Jean Piaget grew up in a quiet region of French Switzerland. His father was a professor and his mother was a Calvinist. In 1918 Piaget earned a doctorate in zoology and started studying psychoanalysis. In 1920 he moved to Paris to study children’s intelligence. He was fascinated with the way a child’s mind works. He moved back to Switzerland to watch and observe children. Piaget did not think of children as being wrong, he thought of them as thinking in a different way. (www.pathfinder.com/time100/scientist/profile/piaget.html)
Piaget was a constructivist. He believed that knowledge was not preformed and it was always being constructed and developed with interaction with reality. (www.pathfinder.com/time100/scientist/profile/piaget.html) He also found that a child’s logic and ways of thinking are different from adults. His research centered around one question: how does knowledge grow? The way he answered it was, ?the growth of knowledge is a progressive construction of logically embedded structures superseding one another by a process of inclusion of lower less powerful logical means into higher and more powerful ones up to adulthood. (www.unige.ch/piaget/biog.html) He called this study of the development of knowledge genetic epistemology. He said that everyone, no-matter how young or old, has skills that help him or her gain knowledge. He called these skills schemas. (www.ship.edu/~cgboeree/piaget.html)
Piaget had four basic stages in his developmental theory. First is the sensorimotor stage. This stage lasts from birth to about two years old. The infant uses his five senses and his motor ability to understand the world and to develop skills or schemas. Before the end of this stage the child is able to pretend and has mental representation of objects. (www.ship.edu/~cgboeree/piaget.html)
Piaget’s second stage was called the preoperational stage. This lasts from about two to seven years old. In this stage the child develops the use of symbols. For example when a child sees the word dog he or she knows what that word stands for. They also develop an understanding of the past and future. While in this stage, the child sees things from one point of view. They think that everything happens or is there because of them. They might say that the carpet is soft so when they fall they won’t get hurt. (www.ship.edu/~cgboeree/piaget.html)
In the third stage, called concrete operations stage, the child begins to be able to classify. They will be able to put things in order from biggest to smallest or by color. They also develop the idea of conservation. This means that the child will be able to tell that quantity is the same no matter what shape it takes. For example when there are four marbles lined up and four scattered in another area the child will be able to tell that there is the same amount in both areas. The concrete operations stage lasts from about seven to eleven years of age. (www.ship.edu/~cgboeree/piaget.html)

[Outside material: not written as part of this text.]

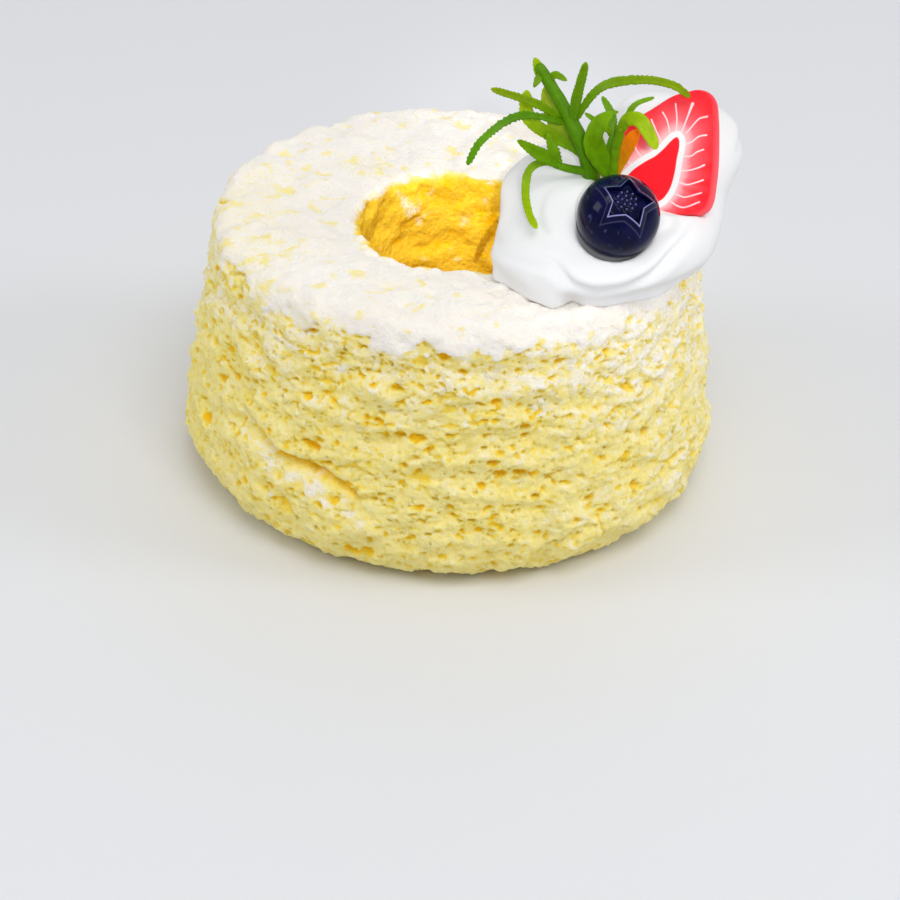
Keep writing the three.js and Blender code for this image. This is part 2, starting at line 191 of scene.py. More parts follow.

Piaget’s last stage is the called formal operations stage, and starts at about twelve years old. This stage involves using logical operations in an abstract way. This is also referred to as hypothetical thinking. This stage involves things like the formation of a hypothesis and the elimination of a hypothesis to solve problems or questions. (www.ship.edu/~cgboeree/piaget.html)
In physical education it is important to know how your children think. A physical educator can not make their lesson too complicated for the child to understand. This is especially true at the elementary level. If the child does not understand what is being taught then the child will not put forth any effort and may be turned off of physical activity.
At the very beginning of a child’s schooling he or she is still in the preoperational stage. Therefor it would not be a good idea to try to incorporate logic or the use of conservation into the lesson. A child at that age should be taught physical education in a way that will be easily understood. It should center on the use of symbols and basic physical skills such as running, jumping and throwing.